§ Requirements: Write out the full set of records below exactly.

** Start of Exercise inputs **

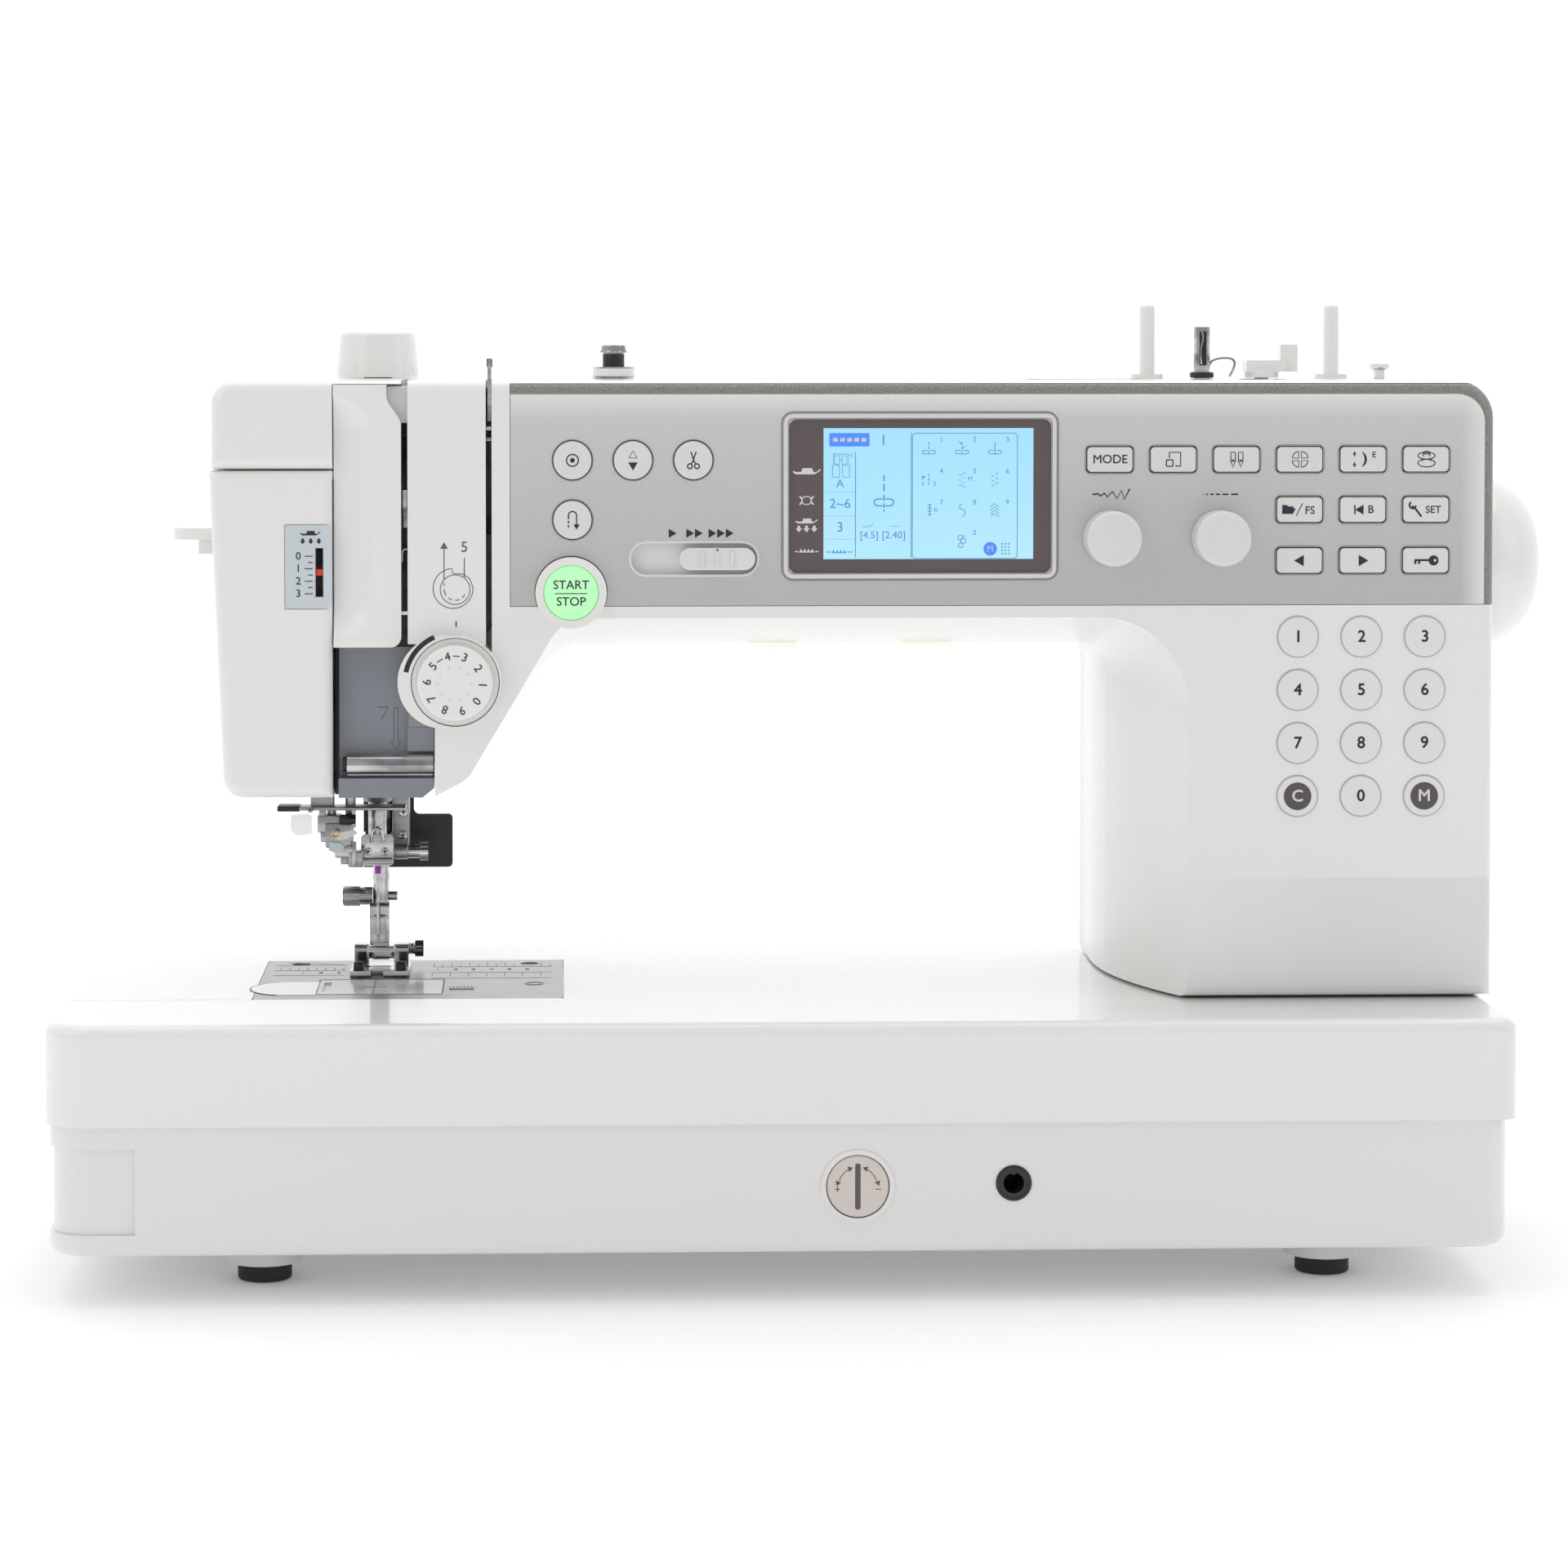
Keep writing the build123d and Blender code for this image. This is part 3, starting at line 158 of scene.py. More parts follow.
def plasticFinish(name, light, dark, rough, grain=0.03, coat=0.0, bumps=0.05):
    # moulded plastic: faint tone clouds, uneven gloss and a fine mould grain
    finish = Coat(name)
    clouds = finish.noise(14.0, 3.0)
    finish.put(Base_Color=finish.blend(clouds, rgb(*dark), rgb(*light)))
    finish.put(Roughness=(finish.noise(60.0, 3.0) - 0.5) * grain * 4.0 + rough)
    finish.put(Coat_Weight=coat, Coat_Roughness=0.08)
    finish.bump(finish.noise(900.0, 2.0), bumps, 0.0002)
    return finish.material


def shellFinish(name, light, dark, rough, coat, facetShade=False):
    # gloss white moulding with painted shade that greys it a little towards the floor, with handling marks
    # in its gloss
    finish = Coat(name)
    # painted shade: the tone darkens towards the floor
    rise = (finish.axis("Z") * 6.0).clip()
    clouds = finish.noise(9.0, 3.0)
    tone = finish.blend((rise * 0.85 + clouds * 0.15).clip(), rgb(*dark), rgb(*light))
    # painted shade: darker colour on the column's foot, where it leans in and sees less light
    if facetShade:  # the foot of the column leans in a little and sees less light
        step = ((0.134 - finish.axis("Z")) * 900.0).clip() * ((finish.axis("X") - 0.112) * 16.0).clip()
        tone = finish.blend(step * 0.55, tone, rgb(0.74, 0.735, 0.73))
    finish.put(Base_Color=tone, Coat_Weight=coat, Coat_Roughness=0.06)
    finish.put(Roughness=finish.noise(45.0, 4.0, 0.6) * 0.1 + rough)
    finish.bump(finish.noise(700.0, 2.0), 0.04, 0.0002)
    return finish.material


def metalFinish(name, light, dark, rough=0.25, stretch=(1.0, 1.0, 1.0), scale=900.0, bumps=0.1, depth=1.0):
    # metal: fine directional grain in colour, gloss and relief, over broader painted light and dark
    # reflections in its colour
    finish = Coat(name)
    lines = finish.noise(scale, 3.0, 0.6, stretch)
    # painted reflections: broad light and dark patches in the colour; depth sets how strong they are
    paintedReflections = ((finish.noise(260.0, 1.0, 0.5, (0.15, 1.0, 1.0)) - 0.5) * 2.8 * depth + 0.5).clip()
    finish.put(Base_Color=finish.blend((lines * 0.35 + paintedReflections * 0.65).clip(), rgb(*dark), rgb(*light)),
               Metallic=1.0)
    finish.put(Roughness=(finish.noise(120.0, 2.0) - 0.5) * 0.12 + rough)
    finish.bump(lines, bumps, 0.00015)
    return finish.material


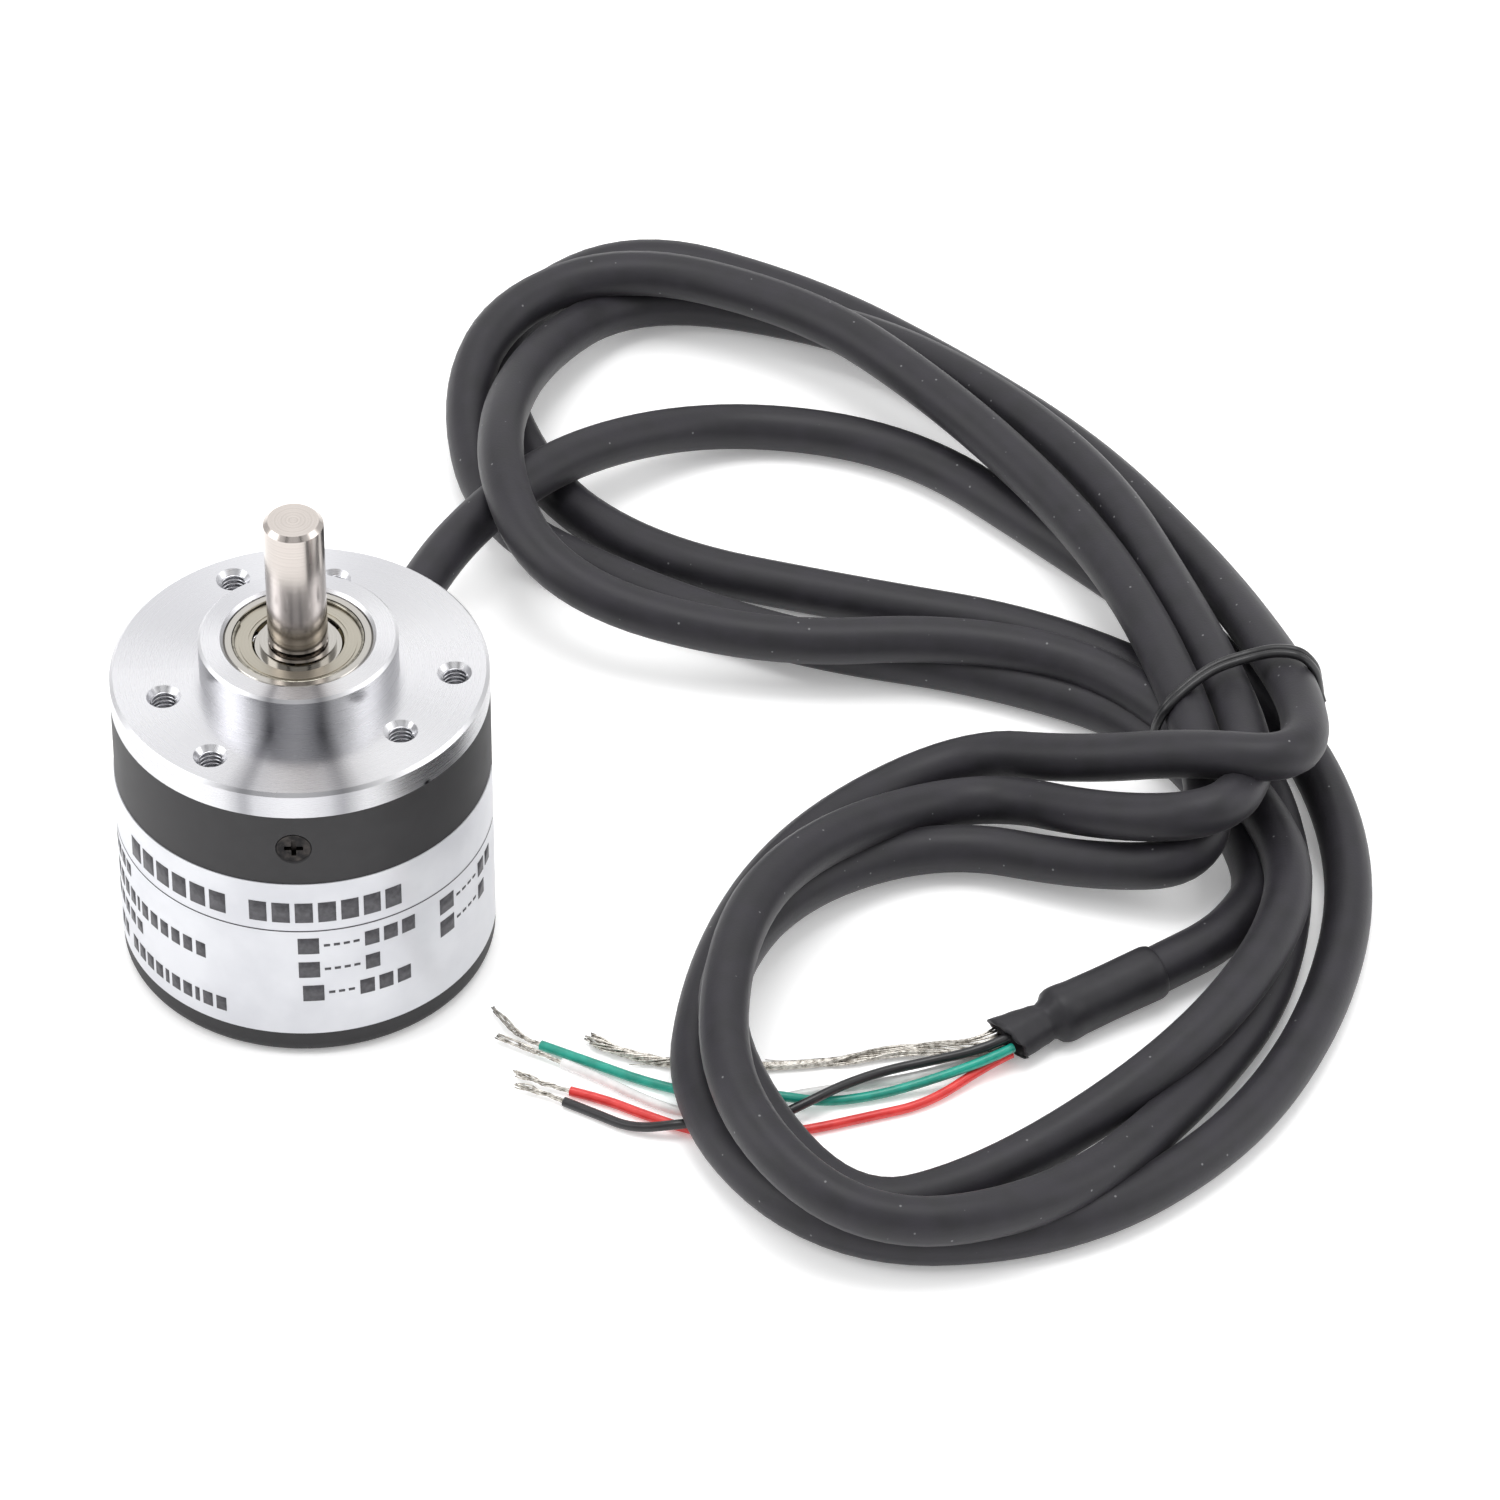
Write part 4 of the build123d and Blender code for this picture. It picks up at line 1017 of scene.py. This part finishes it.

** End of Exercise inputs **

§ Result of the task:
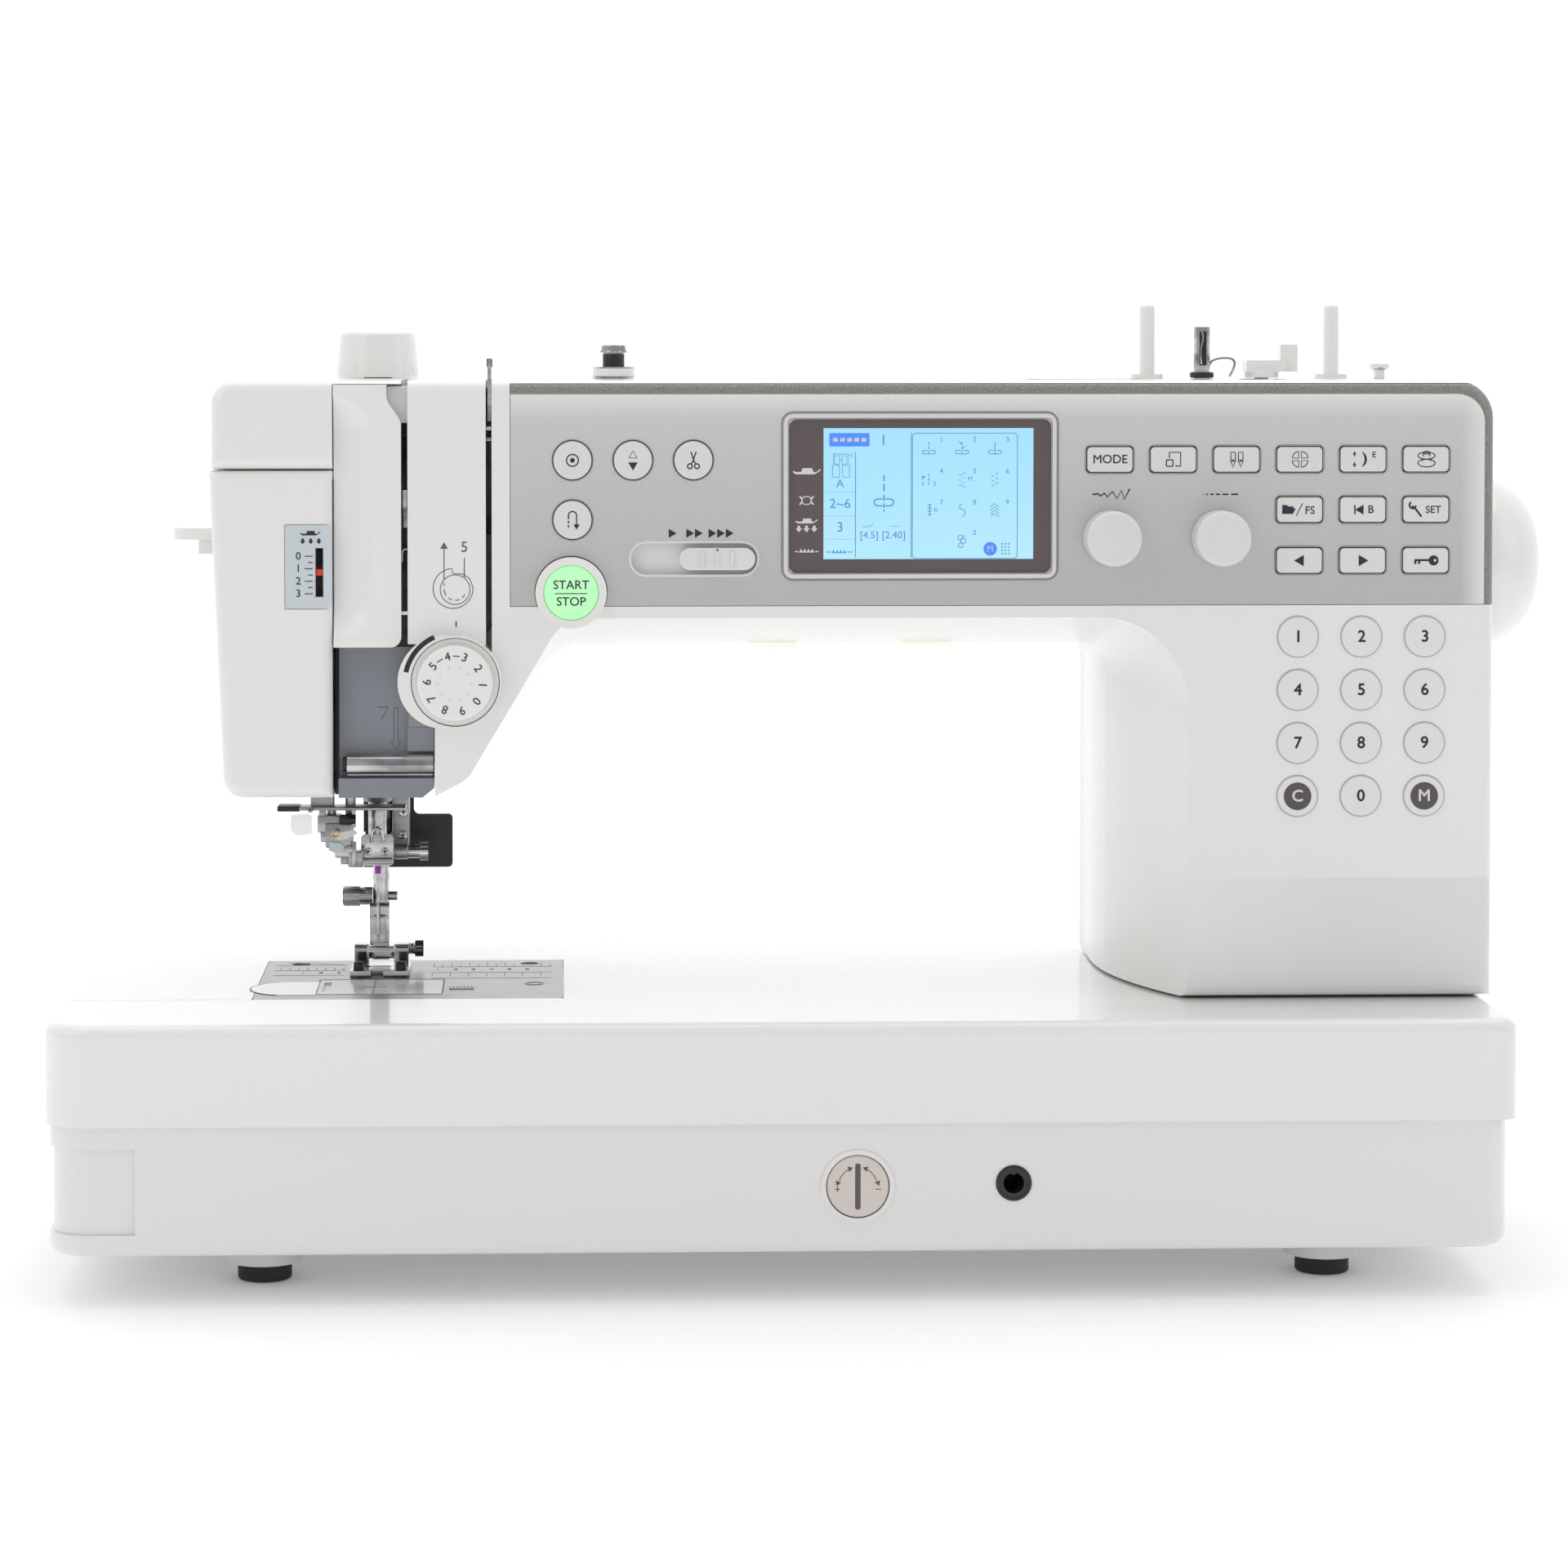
Keep writing the build123d and Blender code for this image. This is part 3, starting at line 158 of scene.py. More parts follow.
def plasticFinish(name, light, dark, rough, grain=0.03, coat=0.0, bumps=0.05):
    # moulded plastic: faint tone clouds, uneven gloss and a fine mould grain
    finish = Coat(name)
    clouds = finish.noise(14.0, 3.0)
    finish.put(Base_Color=finish.blend(clouds, rgb(*dark), rgb(*light)))
    finish.put(Roughness=(finish.noise(60.0, 3.0) - 0.5) * grain * 4.0 + rough)
    finish.put(Coat_Weight=coat, Coat_Roughness=0.08)
    finish.bump(finish.noise(900.0, 2.0), bumps, 0.0002)
    return finish.material


def shellFinish(name, light, dark, rough, coat, facetShade=False):
    # gloss white moulding with painted shade that greys it a little towards the floor, with handling marks
    # in its gloss
    finish = Coat(name)
    # painted shade: the tone darkens towards the floor
    rise = (finish.axis("Z") * 6.0).clip()
    clouds = finish.noise(9.0, 3.0)
    tone = finish.blend((rise * 0.85 + clouds * 0.15).clip(), rgb(*dark), rgb(*light))
    # painted shade: darker colour on the column's foot, where it leans in and sees less light
    if facetShade:  # the foot of the column leans in a little and sees less light
        step = ((0.134 - finish.axis("Z")) * 900.0).clip() * ((finish.axis("X") - 0.112) * 16.0).clip()
        tone = finish.blend(step * 0.55, tone, rgb(0.74, 0.735, 0.73))
    finish.put(Base_Color=tone, Coat_Weight=coat, Coat_Roughness=0.06)
    finish.put(Roughness=finish.noise(45.0, 4.0, 0.6) * 0.1 + rough)
    finish.bump(finish.noise(700.0, 2.0), 0.04, 0.0002)
    return finish.material


def metalFinish(name, light, dark, rough=0.25, stretch=(1.0, 1.0, 1.0), scale=900.0, bumps=0.1, depth=1.0):
    # metal: fine directional grain in colour, gloss and relief, over broader painted light and dark
    # reflections in its colour
    finish = Coat(name)
    lines = finish.noise(scale, 3.0, 0.6, stretch)
    # painted reflections: broad light and dark patches in the colour; depth sets how strong they are
    paintedReflections = ((finish.noise(260.0, 1.0, 0.5, (0.15, 1.0, 1.0)) - 0.5) * 2.8 * depth + 0.5).clip()
    finish.put(Base_Color=finish.blend((lines * 0.35 + paintedReflections * 0.65).clip(), rgb(*dark), rgb(*light)),
               Metallic=1.0)
    finish.put(Roughness=(finish.noise(120.0, 2.0) - 0.5) * 0.12 + rough)
    finish.bump(lines, bumps, 0.00015)
    return finish.material


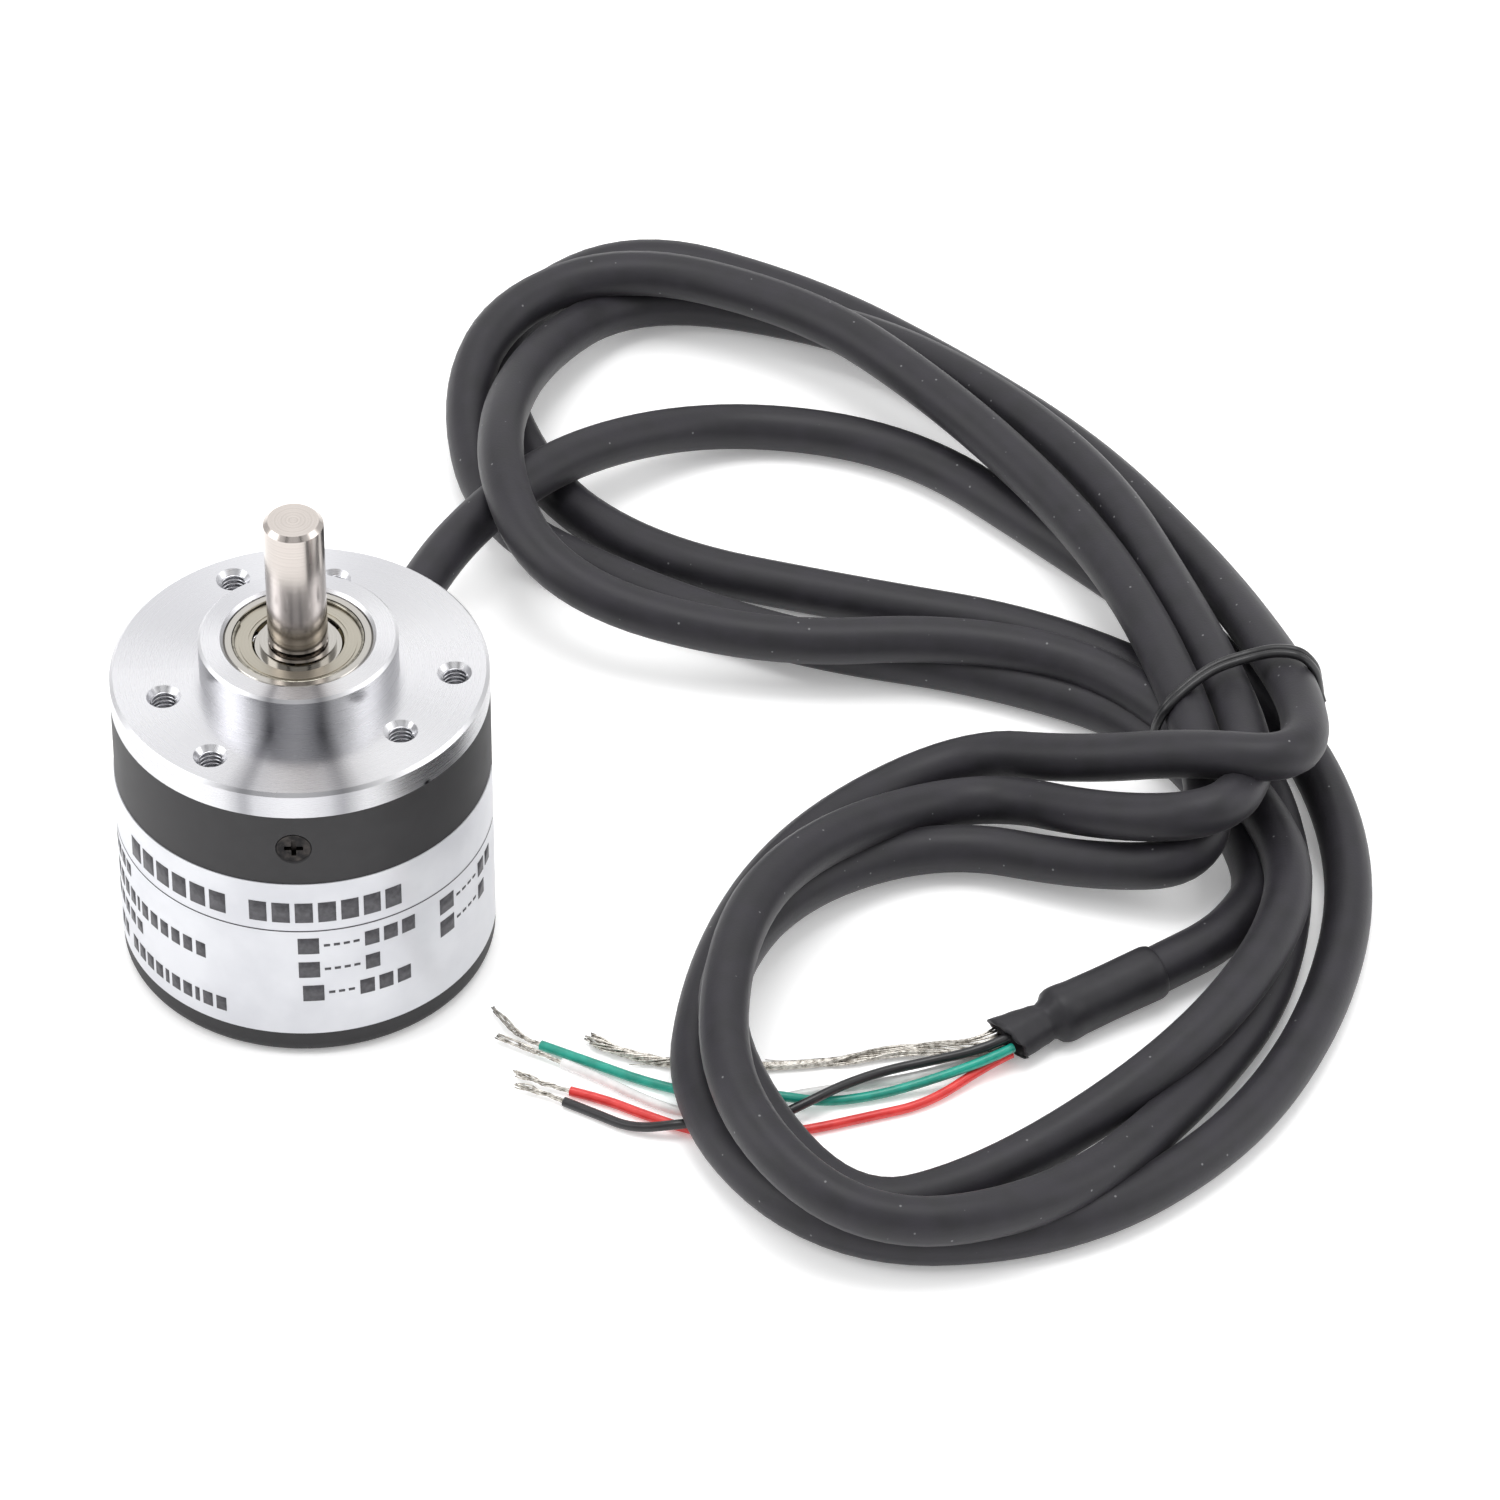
Write part 4 of the build123d and Blender code for this picture. It picks up at line 1017 of scene.py. This part finishes it.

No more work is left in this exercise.